For Kürkcü, however, the existence of the Labour and Freedom Alliance is less important than the political skill with which it’s handled relations with a larger centrist alliance formed to oppose Erdoğan. “Mainstream parties, for the first time, decided to challenge Erdoğan’s one-man rule,” he explained. “They formed a very huge front, controlling around 40% of the vote against Erdoğan.” That front – the Nation Alliance – consists of the centre-left Republican People’s Party (CHP), of which presidential challenger Kılıçdaroğlu is leader, and five right and centre-right parties. But in order to defeat Erdoğan, the Nation Alliance will need more than 50% of the vote.
“The most important thing […] was our [Labour and Freedom Alliance’s] handling of our peculiar position, controlling around 15% of the vote to become the key element – kingmakers! – in the election,” Kürkcü said. The parties in the Labour and Freedom Alliance all agreed to field no presidential candidate, instead putting their support behind Kılıçdaroğlu. “With the Labour and Freedom Alliance and the Nation Alliance, now we have a democratic people’s movement, which is the most important issue of this election,” said Kürkcü. “People now feel they have the chance to change the course of history. This is the first time in Turkish history, and maybe in Middle Eastern history, that tyrannical rule will be beaten by the popular vote. This is more than an election. It’s a popular movement expressing itself by popular vote.”
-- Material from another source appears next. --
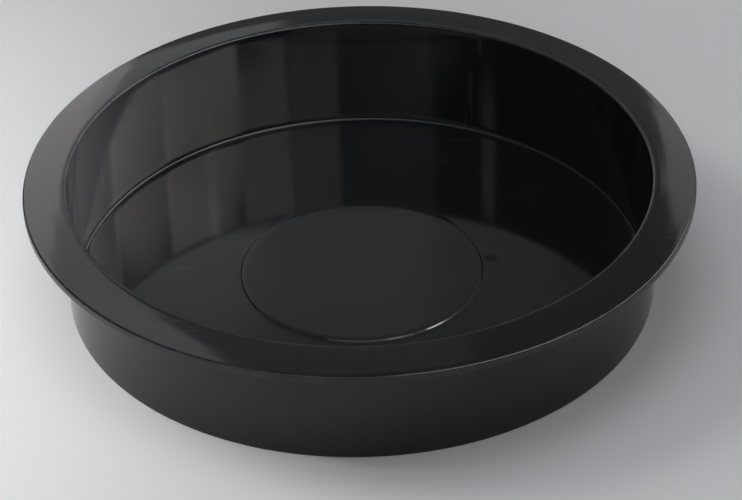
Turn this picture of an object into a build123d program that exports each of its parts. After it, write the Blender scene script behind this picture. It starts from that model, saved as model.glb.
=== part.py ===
from build123d import *
from math import cos, radians, sin, tan
import os

# Round mixing tub: one even-walled moulding, revolved about Z, standing on z = 0.
# Lengths are millimetres and angles are degrees. r is the distance from the Z axis.

# Overall
mouth_diameter = 522.0      # across the inside of the wall, at the full height
height = 115.0              # from the resting face to the highest ring of the rim
flange_width = 39.0         # from the inside of the wall to the outside of the rim

# Shell
wall_thickness = 5.5
floor_thickness = 5.0
draft_angle = 0.5           # the wall narrows downwards, so the tub leaves its mould
corner_radius = 10.0        # inside, where the floor turns up into the wall
foot_chamfer = 1.5          # outside, round the bottom edge

# Flange
flange_thickness = 5.0
mouth_slope = 5.0           # how steeply the flange falls just outside the mouth
lip_slope = 7.5             # how steeply it falls towards its edge
crown_share = 0.8           # how much of the straight flange the blend of the slopes takes up
mouth_radius = 7.0          # rounding between the wall and the flange's top
armpit_chamfer = 2.0        # between the wall and the flange's underside

# Lip along the flange's edge; its lower edges are sharp, because the mould parts there
lip_height = 6.5
lip_width = 6.0
lip_chamfer = 2.0           # between the flange's top and the outside of the lip

# Raised disc in the middle of the floor, hollow underneath by the same amount
disc_diameter = 220.0
disc_rise = 2.5
bevel_width = 3.0

# Gate mark: a shallow dimple in the floor, just outside the disc
mark_diameter = 9.5
mark_depth = 0.6
mark_gap = 5.25             # from the disc's nominal edge to the near side of the mark
mark_angle = 7.0            # anticlockwise from +X

# Worked out from the sizes above
mouth_r = mouth_diameter / 2
rim_r = mouth_r + flange_width
crown_r = mouth_r + flange_width / 2
disc_r = disc_diameter / 2
mark_r = disc_r + mark_gap + mark_diameter / 2


def wall_r(z, outset=0.0):
    """Radius of the drafted wall at height z; outset is measured outwards from its inside."""
    return mouth_r + outset - (height - z) * tan(radians(draft_angle))


def mouth_corner_z():
    """Height of the sharp corner that rounds off to leave the rim's top at the full height."""
    draft = radians(draft_angle)
    turn = radians(mouth_slope - draft_angle)
    cut_from_wall = mouth_radius * (1 + sin(turn)) / cos(turn)
    return height + cut_from_wall * cos(draft) - mouth_radius * (1 - sin(draft))


def flange_top(r):
    """Height of the flange's top at radius r, as two straight slopes that meet at the crown."""
    fall_to_crown = (min(r, crown_r) - mouth_r) * tan(radians(mouth_slope))
    fall_past_crown = max(r - crown_r, 0) * tan(radians(lip_slope))
    return mouth_corner_z() - fall_to_crown - fall_past_crown


def flange_underside(r):
    """Height of the flange's underside at radius r."""
    return flange_top(r) - flange_thickness


def crown_radius():
    """Radius that blends the two slopes of the top, clear of the mouth's rounding and the lip."""
    mouth_reach = mouth_radius / tan(radians(90 - mouth_slope) / 2)
    straight = flange_width / 2 - max(mouth_reach, lip_chamfer)
    return crown_share * straight / tan(radians(lip_slope - mouth_slope) / 2)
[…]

Some commentators in the West – perhaps overly impressed by the received logic of presidential elections – were mystified by Kılıçdaroğlu’s selection as the primary challenger to Erdoğan. A quiet figure, he seemed to them an odd choice to take on the strongman, who still enjoys substantial popular support. But Kürkcü explained that in order to gain the backing and vote-share of the Labour and Freedom Alliance, the Nation Alliance candidate had to meet some conditions. “We wouldn’t ever support any person who carried the blood of Kurds on their hands. So many candidates were ruled out,” he said.
The tactical support provided by the HDP to Kılıçdaroğlu won’t last beyond the election, though. “In his programme, we don’t see anything more than […] a return to planned capitalism, instead of crony capitalism,” said Kürkcü. “In the forthcoming government, we don’t want to take any part. We want to be the voice of the people, pushing this centrist movement to the side of labour. And we want to raise the issue of peace for the Kurdish problem.” If Kılıçdaroğlu carries out his central pledge to return Turkey to parliamentary government, after Erdoğan changed the constitution to give the president almost unlimited powers in 2017, then a strong parliamentary presence will once more make a difference. “Kılıçdaroğlu promised to bring the [Kurdish] matter into the hands of parliament. That was enough at that point,” Kürkcü explained. “So now we are supporting Kılıçdaroğlu against Erdoğan, but we are supporting our own party against every party in Turkey.”
The HDP has managed to play broker in this election despite extremely hazardous conditions. Since the June 2015 election, Erdoğan has clamped down on the party, arresting tens of thousands of its members, purging its representatives from local government and civil society, and even going so far as to attempt to shut it down altogether in 2021.
“2015 was a turning point for two reasons,” Kürkcü explained. “First, the Kurdish people in Turkey acted in a concerted way, gathering around a left political party. It was the first time the Kurds concentrated their political aspirations around a modern political party.” Second, “this reaction started particularly in relation with the resistance in western Kurdistan to the spread of Islamic State [IS] influence in the Kurdish population.” The Kurdistan Workers Party (PKK) fought IS in Syria – according to Kürkcü, “a matter of life and death for the Kurdish struggle.” Erdoğan, though, angled “for the defeat of the Kurds” by IS, which, Kürkcü said “created a huge reaction against him”. That reaction translated into 69 lost seats, and a wipe-out of the AKP in Turkish Kurdistan. But it also put pressure on the HDP – who took many of those seats – after Erdoğan accused them of being part of the PKK (a proscribed organisation in Turkey), justifying the party’s repression. (Indeed, on Sunday afternoon, the link to the Wikipedia article on the HDP was, for a brief period, mysteriously altered to redirect to the article on the PKK).
Erdoğan’s false accusations against the HDP may cause trouble down the road. The third candidate, ultranationalist Sinan Oğan, who won over 5% of the vote, hasn’t yet decided which of the two candidates to support in the run-off. In the past, however, he’s repeated Erdoğan’s claims. On Monday, Oğan said he would be open to negotiating with Kılıçdaroğlu, but only with conditions. “For example,” he said, “we could sign a protocol with Nation Alliance to make clear that they would not give any concessions to HDP. It’s that simple.”
Despite this potential hurdle, Twitter’s eleventh hour intervention, as well as wider reports of election interference, the fact that Erdoğan will be forced to fight a run-off for the first time in the 100-year history of the Turkish republic marks serious progress for the opposition. But a Kılıçdaroğlu win on 28 May would be just the beginning of the struggle against autocracy. “Erdoğan could be defeated”, Kürkcü explained, “but he’s not going to vanish. This is a major reality about the AKP.”